→ Exercise
Return the complete listing that follows, with each line reproduced exactly.

→ Available data
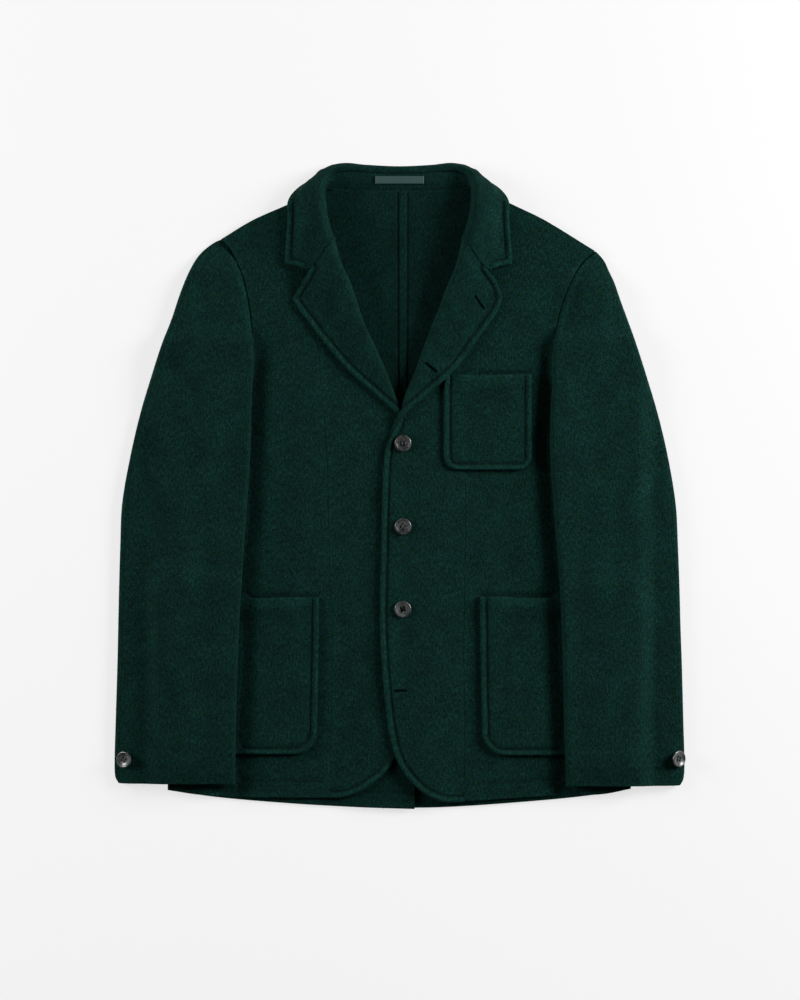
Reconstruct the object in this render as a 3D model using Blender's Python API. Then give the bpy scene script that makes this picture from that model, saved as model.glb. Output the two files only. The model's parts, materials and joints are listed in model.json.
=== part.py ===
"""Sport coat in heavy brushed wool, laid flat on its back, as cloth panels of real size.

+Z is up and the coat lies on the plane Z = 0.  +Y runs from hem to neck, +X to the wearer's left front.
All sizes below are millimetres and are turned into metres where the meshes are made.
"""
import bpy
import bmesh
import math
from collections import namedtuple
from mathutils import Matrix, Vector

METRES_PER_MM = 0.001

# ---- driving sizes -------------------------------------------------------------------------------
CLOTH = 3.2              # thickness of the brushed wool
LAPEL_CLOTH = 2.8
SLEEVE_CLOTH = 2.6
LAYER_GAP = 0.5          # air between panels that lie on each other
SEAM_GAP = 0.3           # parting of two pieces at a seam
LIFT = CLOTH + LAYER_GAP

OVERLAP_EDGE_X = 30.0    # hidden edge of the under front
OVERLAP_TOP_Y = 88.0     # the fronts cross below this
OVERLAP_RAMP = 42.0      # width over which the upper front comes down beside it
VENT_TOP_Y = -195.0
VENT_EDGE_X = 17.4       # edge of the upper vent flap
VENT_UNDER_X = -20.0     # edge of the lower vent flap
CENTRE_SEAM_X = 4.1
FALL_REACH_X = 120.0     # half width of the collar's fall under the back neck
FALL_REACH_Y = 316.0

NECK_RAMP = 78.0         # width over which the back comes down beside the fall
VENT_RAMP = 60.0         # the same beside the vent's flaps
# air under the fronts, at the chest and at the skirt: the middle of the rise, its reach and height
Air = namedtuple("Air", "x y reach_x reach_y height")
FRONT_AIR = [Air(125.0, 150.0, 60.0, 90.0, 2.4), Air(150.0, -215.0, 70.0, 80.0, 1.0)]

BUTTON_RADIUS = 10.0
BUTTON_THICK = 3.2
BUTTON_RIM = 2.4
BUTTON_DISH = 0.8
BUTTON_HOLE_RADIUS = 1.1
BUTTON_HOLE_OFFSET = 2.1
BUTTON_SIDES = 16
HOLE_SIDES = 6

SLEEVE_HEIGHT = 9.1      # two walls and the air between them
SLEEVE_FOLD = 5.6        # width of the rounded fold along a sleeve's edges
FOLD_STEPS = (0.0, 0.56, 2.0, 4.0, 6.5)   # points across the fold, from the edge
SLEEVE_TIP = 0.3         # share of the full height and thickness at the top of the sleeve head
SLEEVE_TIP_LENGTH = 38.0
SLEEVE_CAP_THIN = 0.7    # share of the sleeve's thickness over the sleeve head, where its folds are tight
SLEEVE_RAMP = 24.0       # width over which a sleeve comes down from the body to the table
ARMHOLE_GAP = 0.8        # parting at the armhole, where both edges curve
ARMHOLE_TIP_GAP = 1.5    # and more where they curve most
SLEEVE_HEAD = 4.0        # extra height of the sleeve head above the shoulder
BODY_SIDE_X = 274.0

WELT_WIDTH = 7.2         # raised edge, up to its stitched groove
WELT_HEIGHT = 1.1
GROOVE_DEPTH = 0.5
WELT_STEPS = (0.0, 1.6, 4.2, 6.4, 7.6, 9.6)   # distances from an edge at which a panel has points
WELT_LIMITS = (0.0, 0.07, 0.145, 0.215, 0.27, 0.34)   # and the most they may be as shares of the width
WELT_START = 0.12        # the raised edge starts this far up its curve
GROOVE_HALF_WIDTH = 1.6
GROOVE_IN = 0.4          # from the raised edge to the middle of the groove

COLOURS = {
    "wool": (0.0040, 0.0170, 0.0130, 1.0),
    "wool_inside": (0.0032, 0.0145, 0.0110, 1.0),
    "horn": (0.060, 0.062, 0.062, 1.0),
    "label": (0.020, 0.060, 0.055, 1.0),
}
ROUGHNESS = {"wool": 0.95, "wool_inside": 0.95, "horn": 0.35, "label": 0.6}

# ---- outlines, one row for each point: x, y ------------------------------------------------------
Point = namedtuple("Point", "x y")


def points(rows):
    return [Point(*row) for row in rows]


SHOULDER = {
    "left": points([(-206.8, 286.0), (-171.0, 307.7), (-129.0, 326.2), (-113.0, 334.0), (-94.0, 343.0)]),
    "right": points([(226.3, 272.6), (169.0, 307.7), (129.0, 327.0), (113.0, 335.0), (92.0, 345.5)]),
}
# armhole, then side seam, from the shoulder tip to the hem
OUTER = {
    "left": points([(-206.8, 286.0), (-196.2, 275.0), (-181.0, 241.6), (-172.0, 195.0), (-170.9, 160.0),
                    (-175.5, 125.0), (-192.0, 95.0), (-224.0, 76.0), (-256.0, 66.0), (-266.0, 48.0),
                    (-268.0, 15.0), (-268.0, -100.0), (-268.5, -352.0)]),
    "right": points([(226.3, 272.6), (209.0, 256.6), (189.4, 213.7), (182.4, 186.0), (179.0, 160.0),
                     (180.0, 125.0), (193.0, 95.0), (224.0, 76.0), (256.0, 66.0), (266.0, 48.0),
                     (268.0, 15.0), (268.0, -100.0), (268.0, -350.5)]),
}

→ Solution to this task
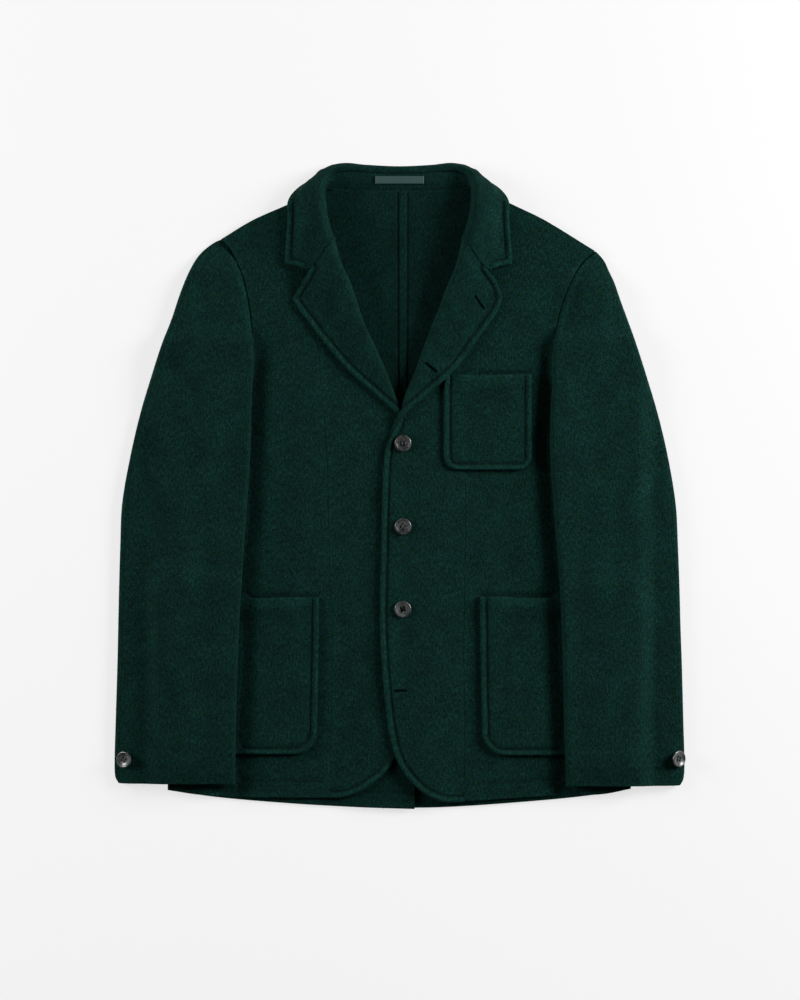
Reconstruct the object in this render as a 3D model using Blender's Python API. Then give the bpy scene script that makes this picture from that model, saved as model.glb. Output the two files only. The model's parts, materials and joints are listed in model.json.
=== part.py ===
"""Sport coat in heavy brushed wool, laid flat on its back, as cloth panels of real size.

+Z is up and the coat lies on the plane Z = 0.  +Y runs from hem to neck, +X to the wearer's left front.
All sizes below are millimetres and are turned into metres where the meshes are made.
"""
import bpy
import bmesh
import math
from collections import namedtuple
from mathutils import Matrix, Vector

METRES_PER_MM = 0.001

# ---- driving sizes -------------------------------------------------------------------------------
CLOTH = 3.2              # thickness of the brushed wool
LAPEL_CLOTH = 2.8
SLEEVE_CLOTH = 2.6
LAYER_GAP = 0.5          # air between panels that lie on each other
SEAM_GAP = 0.3           # parting of two pieces at a seam
LIFT = CLOTH + LAYER_GAP

OVERLAP_EDGE_X = 30.0    # hidden edge of the under front
OVERLAP_TOP_Y = 88.0     # the fronts cross below this
OVERLAP_RAMP = 42.0      # width over which the upper front comes down beside it
VENT_TOP_Y = -195.0
VENT_EDGE_X = 17.4       # edge of the upper vent flap
VENT_UNDER_X = -20.0     # edge of the lower vent flap
CENTRE_SEAM_X = 4.1
FALL_REACH_X = 120.0     # half width of the collar's fall under the back neck
FALL_REACH_Y = 316.0

NECK_RAMP = 78.0         # width over which the back comes down beside the fall
VENT_RAMP = 60.0         # the same beside the vent's flaps
# air under the fronts, at the chest and at the skirt: the middle of the rise, its reach and height
Air = namedtuple("Air", "x y reach_x reach_y height")
FRONT_AIR = [Air(125.0, 150.0, 60.0, 90.0, 2.4), Air(150.0, -215.0, 70.0, 80.0, 1.0)]

BUTTON_RADIUS = 10.0
BUTTON_THICK = 3.2
BUTTON_RIM = 2.4
BUTTON_DISH = 0.8
BUTTON_HOLE_RADIUS = 1.1
BUTTON_HOLE_OFFSET = 2.1
BUTTON_SIDES = 16
HOLE_SIDES = 6

SLEEVE_HEIGHT = 9.1      # two walls and the air between them
SLEEVE_FOLD = 5.6        # width of the rounded fold along a sleeve's edges
FOLD_STEPS = (0.0, 0.56, 2.0, 4.0, 6.5)   # points across the fold, from the edge
SLEEVE_TIP = 0.3         # share of the full height and thickness at the top of the sleeve head
SLEEVE_TIP_LENGTH = 38.0
SLEEVE_CAP_THIN = 0.7    # share of the sleeve's thickness over the sleeve head, where its folds are tight
SLEEVE_RAMP = 24.0       # width over which a sleeve comes down from the body to the table
ARMHOLE_GAP = 0.8        # parting at the armhole, where both edges curve
ARMHOLE_TIP_GAP = 1.5    # and more where they curve most
SLEEVE_HEAD = 4.0        # extra height of the sleeve head above the shoulder
BODY_SIDE_X = 274.0

WELT_WIDTH = 7.2         # raised edge, up to its stitched groove
WELT_HEIGHT = 1.1
GROOVE_DEPTH = 0.5
WELT_STEPS = (0.0, 1.6, 4.2, 6.4, 7.6, 9.6)   # distances from an edge at which a panel has points
WELT_LIMITS = (0.0, 0.07, 0.145, 0.215, 0.27, 0.34)   # and the most they may be as shares of the width
WELT_START = 0.12        # the raised edge starts this far up its curve
GROOVE_HALF_WIDTH = 1.6
GROOVE_IN = 0.4          # from the raised edge to the middle of the groove

COLOURS = {
    "wool": (0.0040, 0.0170, 0.0130, 1.0),
    "wool_inside": (0.0032, 0.0145, 0.0110, 1.0),
    "horn": (0.060, 0.062, 0.062, 1.0),
    "label": (0.020, 0.060, 0.055, 1.0),
}
ROUGHNESS = {"wool": 0.95, "wool_inside": 0.95, "horn": 0.35, "label": 0.6}

# ---- outlines, one row for each point: x, y ------------------------------------------------------
Point = namedtuple("Point", "x y")


def points(rows):
    return [Point(*row) for row in rows]


SHOULDER = {
    "left": points([(-206.8, 286.0), (-171.0, 307.7), (-129.0, 326.2), (-113.0, 334.0), (-94.0, 343.0)]),
    "right": points([(226.3, 272.6), (169.0, 307.7), (129.0, 327.0), (113.0, 335.0), (92.0, 345.5)]),
}
# armhole, then side seam, from the shoulder tip to the hem
OUTER = {
    "left": points([(-206.8, 286.0), (-196.2, 275.0), (-181.0, 241.6), (-172.0, 195.0), (-170.9, 160.0),
                    (-175.5, 125.0), (-192.0, 95.0), (-224.0, 76.0), (-256.0, 66.0), (-266.0, 48.0),
                    (-268.0, 15.0), (-268.0, -100.0), (-268.5, -352.0)]),
    "right": points([(226.3, 272.6), (209.0, 256.6), (189.4, 213.7), (182.4, 186.0), (179.0, 160.0),
                     (180.0, 125.0), (193.0, 95.0), (224.0, 76.0), (256.0, 66.0), (266.0, 48.0),
                     (268.0, 15.0), (268.0, -100.0), (268.0, -350.5)]),
}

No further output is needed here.